Image Recognition (Classification)은 이미지를 알고리즘에 입력(input)해주면, 그 이미지가 속하는 class lable을 출력(output)해주는 task를 의미합니다.
아래 그림 처럼 고양이 사진을 넣어주면 고양이 라고 인식(분류)해냅니다.
위에 그림처럼 여지껏 CV(Computer Vision) 도메인에서는 CNN(Convolutional Neural Network)를 사용한 모델들이 많이 사용되어 오고 있었습니다. (Ex.

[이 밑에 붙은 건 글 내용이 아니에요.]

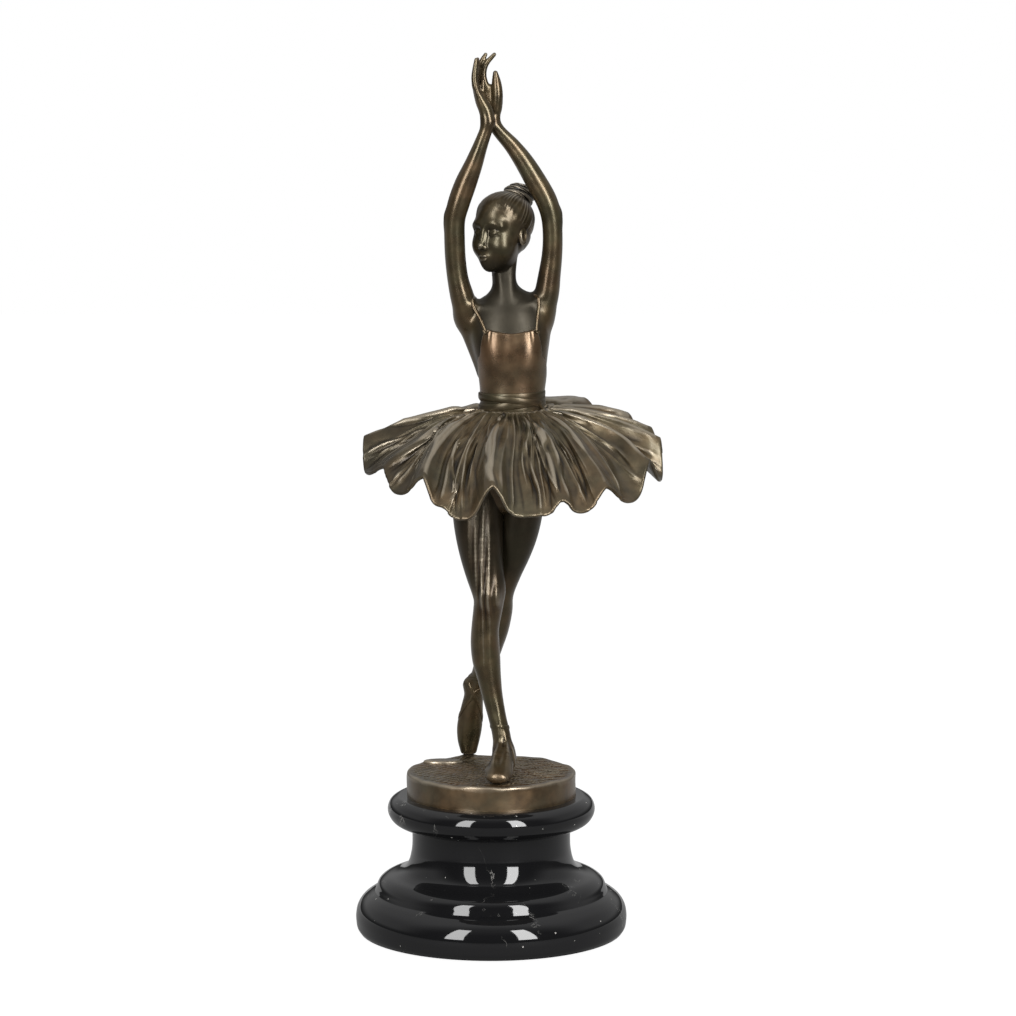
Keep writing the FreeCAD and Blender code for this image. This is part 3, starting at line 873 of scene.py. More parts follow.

ResNet, UNet, EfficientNet 등)
하지만, NLP(Natural Language Processing) 도메인에서의 Self-Attention과 Transformer의 성장으로 인해 CNN과 Attention을 함께 이용하려는 추세가 증가하고 있습니다. 본 논문(연구) 역시 그러한 시도 중 하나입니다.

Vision Transformer

Vision Transformer의 개념은 Transformer가 어떻게 작동하는지 아는 사람들이라면 쉽게 접근할 수 있습니다. 아래 그림이 솔직히 본 논문에 전부이기 때문이죠.

ViT

Vision Transformer는 image recognition task에 있어서 Convolution을 아예 없애고, Transformer Encoder만을 사용하였습니다. 각각의 순서는 아래와 같습니다.

0. Prerequisites

필요 라이브러리 IMPORT

import torch
import torch.nn as nn
from torch import Tensor
from torchsummary import summary

import torch.optim as optim
from torch.optim import lr_scheduler

import torchvision.datasets as dset
import torchvision.transforms as T
from torchvision.transforms import Compose, Resize, ToTensor
from torch.utils.data import DataLoader
from torch.utils.data import sampler

import numpy as np
import os
import copy
import cv2
import matplotlib.pyplot as plt
from tqdm import tqdm

%pip install einops
from einops import rearrange, repeat, reduce
from einops.layers.torch import Rearrange, Reduce

device = torch.device('cuda' if torch.cuda.is_available() else 'cpu')
dtype = torch.long

Define Helper Function

def pair(t):
    return t if isinstance(t, tuple) else (t, t)

Transformer

Define PreNorm Class

# Define PreNorm
class PreNorm(nn.Module):
    def __init__(self, dim, fn):
        super().__init__()
        self.norm = nn.LayerNorm(dim)
        self.fn = fn
        
    def forward(self, x, **kwargs):
        return self.fn(self.norm(x), **kwargs)

Define FeedForward Class

# Define FeedForward
class FeedForward(nn.Module):
    def __init__(self, dim, hidden_dim, dropout = 0.):
        super().__init__()
        self.net = nn.Sequential(
            nn.Linear(dim, hidden_dim),
            nn.GELU(),
            nn.Dropout(dropout),
            nn.Linear(hidden_dim, dim),
            nn.Dropout(dropout)
        )
    def forward(self, x):
        return self.net(x)

Define Attention Class

# Define Attention
class Attention(nn.Module):
    def __init__(self, dim, heads = 8, dim_head = 64, dropout = 0.):
        super().__init__()
        inner_dim = dim_head *  heads
        project_out = not (heads == 1 and dim_head == dim)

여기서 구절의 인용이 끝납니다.